Route 70, also known as Roaches Line and Conception Bay Highway, is a  north-south highway on the Avalon Peninsula of Newfoundland. The highway also carries the designation of Baccalieu Trail for its entire length.

Route description

Route 70 begins in Roaches Line at an interchange with Route 75 (Veterans Memorial Highway), just a short distance north of Route 1 (Trans Canada Highway). It heads north through rural wooded to come enter Cupids, where it has an intersection with Route 60 (Conception Bay Highway) and Route 71 (Hodgewater Line), where Route 70 takes on the name Conception Bay Highway from Route 60. The highway begins following the coastline as it passes through South River, Clarke's Beach, and  North River before passing through Bay Roberts, where it has an intersection with Route 72 (Port de Grave Road). Route 70 now passes through Spaniard's Bay and Tilton, where it has an intersection with Route 73 (Back Track Road), before winding its way through hilly terrain to pass through Harbour Grace. The highway now travels more inland as it meets the northern end of Route 75 (Veterans Memorial Highway) before bypassing Carbonear along its west side. Route 70 now passes through Victoria, where it makes a sharp right at an intersection with Route 74 (Heart's Content Highway), to turn east and pass through Salmon Cove.
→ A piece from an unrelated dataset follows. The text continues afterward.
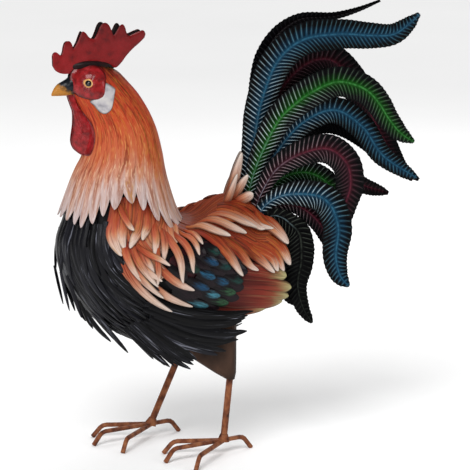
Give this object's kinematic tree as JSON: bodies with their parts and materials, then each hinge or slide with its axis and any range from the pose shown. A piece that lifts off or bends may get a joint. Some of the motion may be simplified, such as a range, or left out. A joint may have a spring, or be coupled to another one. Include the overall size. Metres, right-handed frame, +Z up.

It now follows the coastline again and very windy as it passes through Perry's Cove, Kingston, Small Point-Adam's Cove-Blackhead-Broad Cove, Western Bay, Ochre Pit Cove, Northern Bay, Gull Island, Burnt Point, Job's Cove, Lower Island Cove, and Caplin Cove. The highway now turns inland again through grasslands to enter Old Perlican and have an intersection with Route 80 (Trinity Road/Blow Me Down Road). Route 70 turns east through rural areas for several kilometres to have intersections with Grates Cove Road and Red Head Cove Road before entering Bay de Verde along Main Road. It winds its way south through town to come to an end at Bay de Verde's harbour.